Additionally, research the schools you’re interested in and check their stance on criminal history disclosures.
When you’re familiar with these policies, you’ll organize your records and give honest and authentic responses to tricky questions.
Omitting certain information from your college application is ill-advised. If the university decides to perform a background check, it may expel students who have lied on their applications.
Another thing you should consider is online courses. They might be easier to get into that traditional on-campus programs.
Kaplan University, Colorado Technical University, and Capella University have online courses, and you may be interested in enrolling in one of these schools.
Talk to the Admissions Office
Colleges take time to decide which students are a good fit, but felons should also think about what they expect from their school. Try to schedule an interview with the admissions office and ask which resources are available to students who need extra support.
Find a Support System
Applying to colleges can be daunting, but you don’t have to go through it alone. Reach out to nonprofits like CCF that can help handle application fees and connect you with others in a similar situation.
CCF and similar organizations also resolve outstanding balances that prevent students from retrieving their transcripts.
If possible, ex-offenders should rely on reintegration programs that help them get used to living on the outside again.
Did you know? One of the most successful reintegration programs for ex-offenders is the PEP (Prison Entrepreneurship Program).
It provides inmates with a mini-MBA curriculum and handles transition housing upon their release. This thorough approach ensures that freed felons can make the most of their potential and avoid reoffending.
Look Into Financial Aid Options
While some assume a criminal conviction automatically disqualifies them from receiving financial aid, that’s not always the case.
Students seeking financial support for their studies must file the FAFSA (Free Application for Federal Student Aid).
Applicants for federal grants and loans are asked to disclose their criminal history, but their eligibility primarily depends on the nature of the offense.
Those convicted of sexual and drug crimes have a slim chance of getting approved for financial aid. Nonviolent offenses and misdemeanors shouldn’t get in the way of an applicant receiving a student loan or grant.
Students convicted of drug charges while receiving federal aid forfeit their right to financial support. They can requalify for financial aid after completing a rehab program or passing two random drug tests performed by a rehab facility.

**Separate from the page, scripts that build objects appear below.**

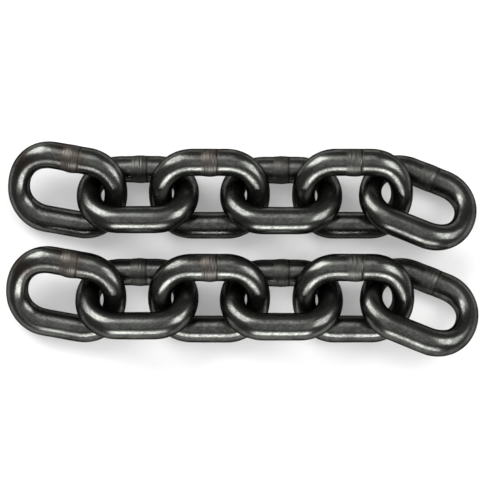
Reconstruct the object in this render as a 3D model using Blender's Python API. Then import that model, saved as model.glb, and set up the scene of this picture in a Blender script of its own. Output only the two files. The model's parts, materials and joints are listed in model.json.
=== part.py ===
# Heap of short-link steel chain: two loose lengths of six welded links each, lying side by side.
# Units are metres, +Z is up, the lengths run along X and the floor is z = 0.
# The origin is the middle of the heap's footprint, on the floor.
# Every link leans on the next one, so odd links have their back leg raised and even links their front leg.

import math

import bmesh
import bpy
from mathutils import Matrix, Vector

# One link: a round bar bent to a stadium with nearly round crowns, and flash welded in one leg.
LEG_RADIUS = 0.0069          # bar radius along the two straight legs
LEG_OFFSET = 0.0176          # from the link's middle line to a leg's centreline
CROWN_REACH = 0.0164         # length of a crown, measured along the link
CROWN_POWER = 2.1            # 2 is an ellipse, more is squarer shoulders
WELD_PLACE = 0.0005          # weld's middle along the leg
WELD_HALF_LENGTH = 0.0050    # half the length of the upset metal at the weld
WELD_SWELL = 0.00045         # how far the upset metal stands above the bar

# The left and right crown of each link, from left to right: how far its centreline lies from the
# link's middle, and its bar radius, which bending and wear have thinned unevenly.
CROWNS = (
    ((0.02515, 0.00560), (0.02495, 0.00580)),
    ((0.02485, 0.00625), (0.02480, 0.00640)),
    ((0.02500, 0.00590), (0.02500, 0.00590)),
    ((0.02480, 0.00640), (0.02485, 0.00635)),
    ((0.02505, 0.00585), (0.02515, 0.00560)),
    ((0.02515, 0.00560), (0.02515, 0.00560)),
)

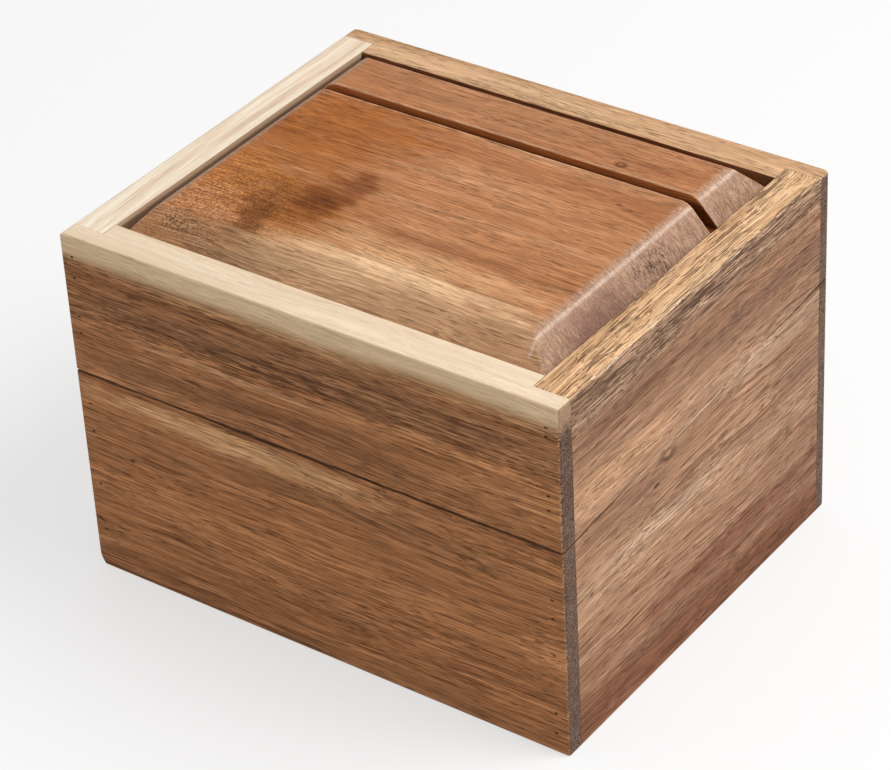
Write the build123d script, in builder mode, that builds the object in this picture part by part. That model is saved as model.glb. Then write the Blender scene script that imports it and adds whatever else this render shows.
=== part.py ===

Consider Top Career Options For Felons
While you should pursue a degree that aligns with your interests, you need to think about what job you can realistically get with a felony. For example, although an ex-offender might have a stellar GPA, some employers may not be prepared to look past the conviction.
While deciding on a career path, it’s best to skip courses that require licensing. Many colleges could accept students with criminal records into a nursing or teaching program.
But after completing their studies, these students may be unable to obtain the necessary licenses due to their criminal history. As a result, they won’t be allowed to work in schools, nursing homes, or care centers.
As of today, some popular majors among ex-offenders include Construction Management, Graphic Design, Culinary Arts, and Computer Science.
Getting a degree that gives you computer or marketing skills will allow you to get an online job as a freelancer.
Start Again With Higher Education
Although a criminal conviction can be a significant setback in someone’s life, those determined to better themselves can still pursue a college degree.
While ex-offenders might fear a college will reject them based on criminal history alone, that shouldn’t stop them from applying. If they’ve worked to improve themselves and positively contribute to their community, the effort will show in the application.
Freed felons should also contact local nonprofit organizations to simplify the application process.